Microsoft responds to the FTC’s comments about its Xbox Game Pass changes
Earlier this month, Microsoft announced sweeping changes to Xbox Game Pass, which sees price increases across Game Pass Ultimate, PC Game Pass, and Game Pass Core. The company also revealed that it’s retiring Game Pass for Console (for new subscribers), which will be replaced sometime in the future by a new Standard tier. Unlike Game Pass for Console, Standard subscribers won’t be able to play day-one release on the service, but online multiplayer will be bundled into the tier.
Last week, the Federal Trade Commission filed a letter with the courts, suggesting that the changes to Xbox Game Pass are the kind of “consumer harm” it was fighting against during Microsoft’s acquisition of Activision Blizzard, calling Game Pass Standard a “degraded” product.
Microsoft has now responded to the FTC’s comments (via The Verge’s Tom Warren), which the company says “presents a misleading, extra-record account of the facts.”

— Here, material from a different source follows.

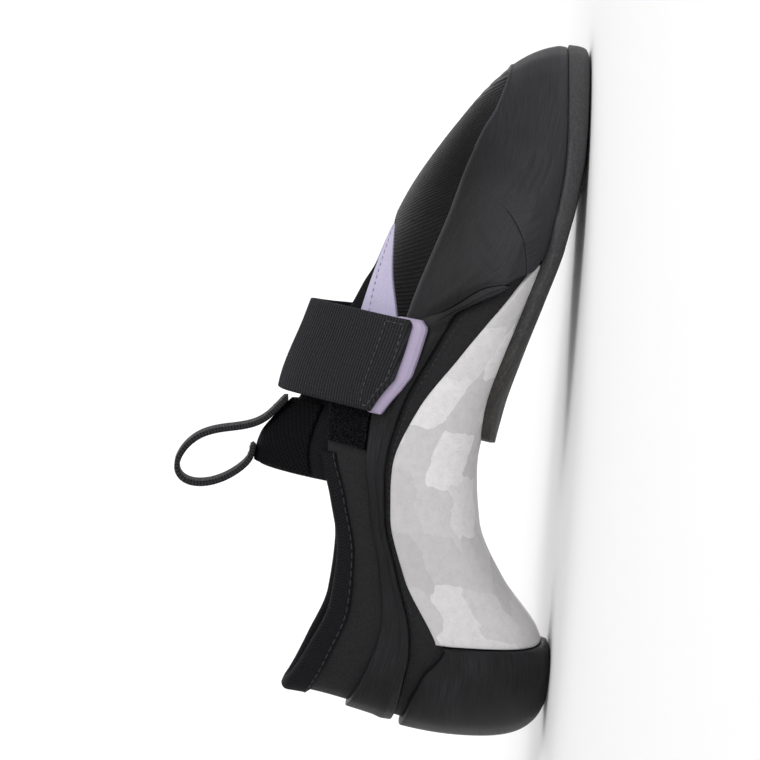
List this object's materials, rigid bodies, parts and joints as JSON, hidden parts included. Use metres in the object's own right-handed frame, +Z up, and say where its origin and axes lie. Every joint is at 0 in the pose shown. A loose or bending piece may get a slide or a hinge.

“Earlier this month, Microsoft announced changes to its gaming subscription service, Game Pass, to provide consumers valuable options at different price points. Microsoft is offering a new service tier, Game Pass Standard, which offers access to hundreds of back-catalog games and multiplayer functionality for $14.99/month,” Microsoft says. “It is wrong to call this a ‘degraded’ version of the discontinued Game Pass for Console offering. That discontinued product did not offer multiplayer functionality, which had to be purchased separately for an additional $9.99/month (making the total cost $20.98/month). While Game Pass Ultimate’s price will increase from $16.99 to $19.99/month, the service will offer more value through many new games available ‘day-and-date.’ Among them is the upcoming release of Call of Duty, which has never before been available on a subscription day-and-date.”
Microsoft says that the FTC “barely mentioned” its subscription during the Activision Blizzard trial, instead focusing on “the theory that Microsoft would withhold Call of Duty from Sony’s console.” Sony and Microsoft penned a ten-year deal last year to keep Call of Duty on the platform. According to Microsoft, Sony was “thrilled” to enter it, which “further eroded” the FTC’s theories that Microsoft would gatekeep the franchise.
“While the FTC has now tried to shift focus to its alleged subscription market, its letter does not map onto its arguments below,” Microsoft’s filing says. “Setting aside that it is common for businesses to change service offerings over time, the FTC case in all of its alleged markets has always been premised on vertical foreclosure, i.e. that Microsoft would withhold Call of Duty from rivals and therefore harm competition. But even in the alleged subscription market, Call of Duty is not being withheld from anyone who wants it. And there remains no evidence anywhere of harm to competition: Sony’s subscription service continues to thrive, even as they put few new games into their subscription day-and-date, unlike Microsoft.”
This year’s Call of Duty: Black Ops 6 will launch into Xbox Game Pass for Ultimate and PC Game Pass subscribers, but all Game Pass subscribers can enjoy the upcoming early access and open beta weekends.